▶ [Directions for this task]
Each line from the beginning of the data below through the line containing "return points * [-1, 1, 1], faces" should be repeated exactly, please.
— Start Available data —
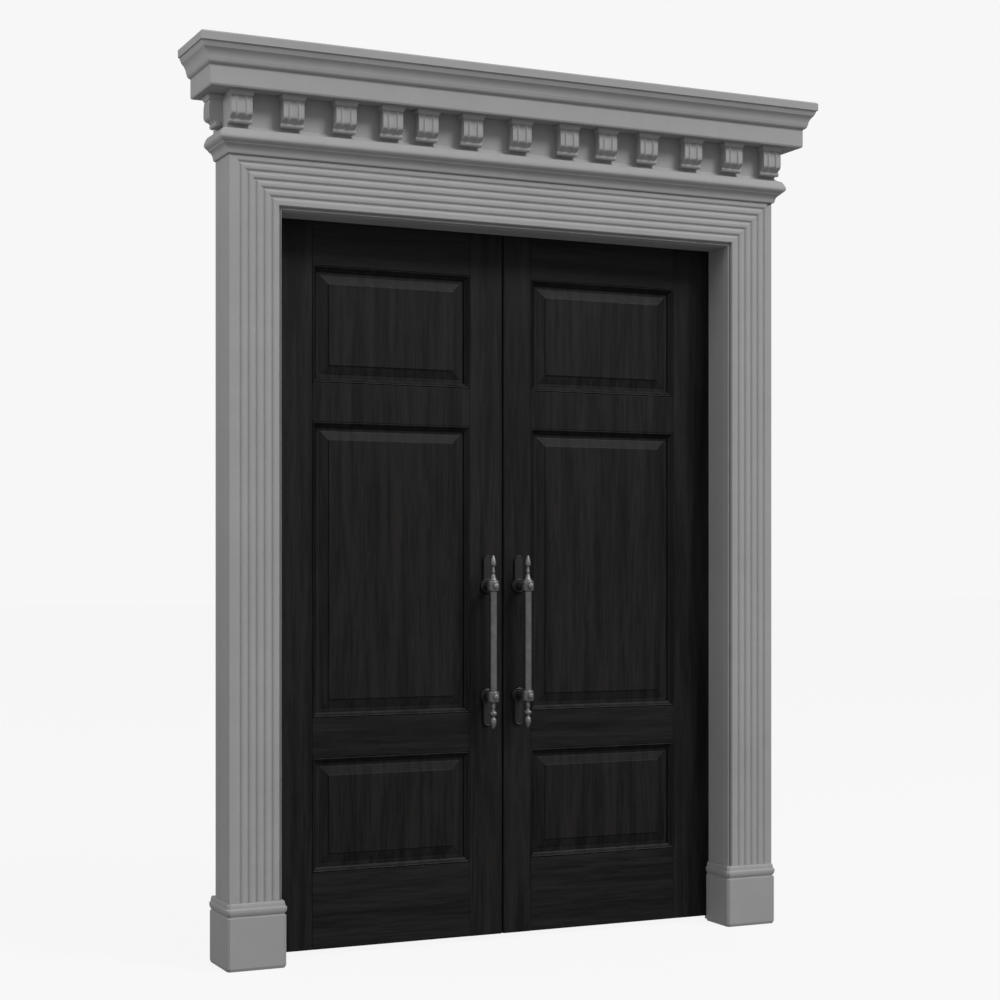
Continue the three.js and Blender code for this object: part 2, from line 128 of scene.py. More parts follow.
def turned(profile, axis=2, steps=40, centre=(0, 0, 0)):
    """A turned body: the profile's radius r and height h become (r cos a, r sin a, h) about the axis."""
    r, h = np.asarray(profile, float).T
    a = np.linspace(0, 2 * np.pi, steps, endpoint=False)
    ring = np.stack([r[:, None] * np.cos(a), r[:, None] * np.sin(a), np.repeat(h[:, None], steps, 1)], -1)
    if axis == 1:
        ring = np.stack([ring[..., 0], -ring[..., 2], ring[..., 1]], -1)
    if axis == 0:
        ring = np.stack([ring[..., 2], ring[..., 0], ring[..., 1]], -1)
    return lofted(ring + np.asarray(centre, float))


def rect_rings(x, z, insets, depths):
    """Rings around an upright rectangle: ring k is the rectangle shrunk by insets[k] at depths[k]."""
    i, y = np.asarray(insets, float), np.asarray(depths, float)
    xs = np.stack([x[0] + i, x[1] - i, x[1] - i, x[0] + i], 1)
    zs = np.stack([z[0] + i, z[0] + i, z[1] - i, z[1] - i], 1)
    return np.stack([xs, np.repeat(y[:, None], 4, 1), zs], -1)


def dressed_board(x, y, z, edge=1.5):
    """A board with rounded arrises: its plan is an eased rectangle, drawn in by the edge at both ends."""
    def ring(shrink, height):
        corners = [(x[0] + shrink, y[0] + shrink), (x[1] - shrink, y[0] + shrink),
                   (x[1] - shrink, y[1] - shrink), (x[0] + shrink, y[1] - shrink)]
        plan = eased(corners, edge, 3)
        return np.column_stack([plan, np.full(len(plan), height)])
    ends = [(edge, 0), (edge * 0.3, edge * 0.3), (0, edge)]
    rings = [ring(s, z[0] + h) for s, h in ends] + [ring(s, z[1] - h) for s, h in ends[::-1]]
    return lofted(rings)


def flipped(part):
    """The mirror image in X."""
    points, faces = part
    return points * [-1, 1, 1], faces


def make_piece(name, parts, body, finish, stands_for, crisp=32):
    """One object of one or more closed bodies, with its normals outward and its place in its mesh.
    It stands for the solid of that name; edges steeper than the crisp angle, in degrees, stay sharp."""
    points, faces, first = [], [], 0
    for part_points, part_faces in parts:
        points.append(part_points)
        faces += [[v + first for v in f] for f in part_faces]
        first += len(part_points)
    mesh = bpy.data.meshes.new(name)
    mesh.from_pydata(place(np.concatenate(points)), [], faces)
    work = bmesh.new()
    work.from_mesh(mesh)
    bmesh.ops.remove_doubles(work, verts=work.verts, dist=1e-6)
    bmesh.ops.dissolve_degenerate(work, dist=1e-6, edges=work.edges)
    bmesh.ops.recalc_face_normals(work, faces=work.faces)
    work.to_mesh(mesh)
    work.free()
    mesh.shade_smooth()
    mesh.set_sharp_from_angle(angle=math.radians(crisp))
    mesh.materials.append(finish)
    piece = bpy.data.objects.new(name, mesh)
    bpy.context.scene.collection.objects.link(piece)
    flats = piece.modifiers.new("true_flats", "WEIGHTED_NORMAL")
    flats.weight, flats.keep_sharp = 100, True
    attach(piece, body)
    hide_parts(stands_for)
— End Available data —
▶ [Written answer]
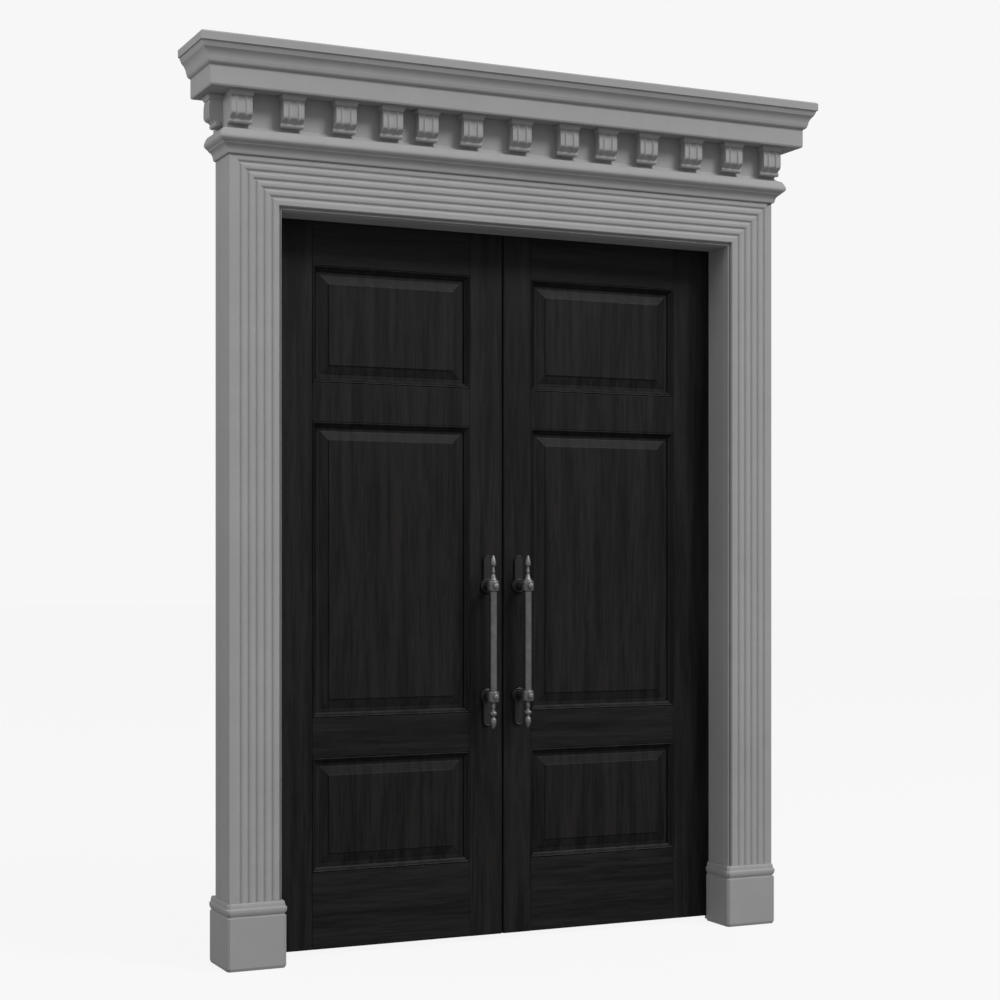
Continue the three.js and Blender code for this object: part 2, from line 128 of scene.py. More parts follow.
def turned(profile, axis=2, steps=40, centre=(0, 0, 0)):
    """A turned body: the profile's radius r and height h become (r cos a, r sin a, h) about the axis."""
    r, h = np.asarray(profile, float).T
    a = np.linspace(0, 2 * np.pi, steps, endpoint=False)
    ring = np.stack([r[:, None] * np.cos(a), r[:, None] * np.sin(a), np.repeat(h[:, None], steps, 1)], -1)
    if axis == 1:
        ring = np.stack([ring[..., 0], -ring[..., 2], ring[..., 1]], -1)
    if axis == 0:
        ring = np.stack([ring[..., 2], ring[..., 0], ring[..., 1]], -1)
    return lofted(ring + np.asarray(centre, float))


def rect_rings(x, z, insets, depths):
    """Rings around an upright rectangle: ring k is the rectangle shrunk by insets[k] at depths[k]."""
    i, y = np.asarray(insets, float), np.asarray(depths, float)
    xs = np.stack([x[0] + i, x[1] - i, x[1] - i, x[0] + i], 1)
    zs = np.stack([z[0] + i, z[0] + i, z[1] - i, z[1] - i], 1)
    return np.stack([xs, np.repeat(y[:, None], 4, 1), zs], -1)


def dressed_board(x, y, z, edge=1.5):
    """A board with rounded arrises: its plan is an eased rectangle, drawn in by the edge at both ends."""
    def ring(shrink, height):
        corners = [(x[0] + shrink, y[0] + shrink), (x[1] - shrink, y[0] + shrink),
                   (x[1] - shrink, y[1] - shrink), (x[0] + shrink, y[1] - shrink)]
        plan = eased(corners, edge, 3)
        return np.column_stack([plan, np.full(len(plan), height)])
    ends = [(edge, 0), (edge * 0.3, edge * 0.3), (0, edge)]
    rings = [ring(s, z[0] + h) for s, h in ends] + [ring(s, z[1] - h) for s, h in ends[::-1]]
    return lofted(rings)


def flipped(part):
    """The mirror image in X."""
    points, faces = part
    return points * [-1, 1, 1], faces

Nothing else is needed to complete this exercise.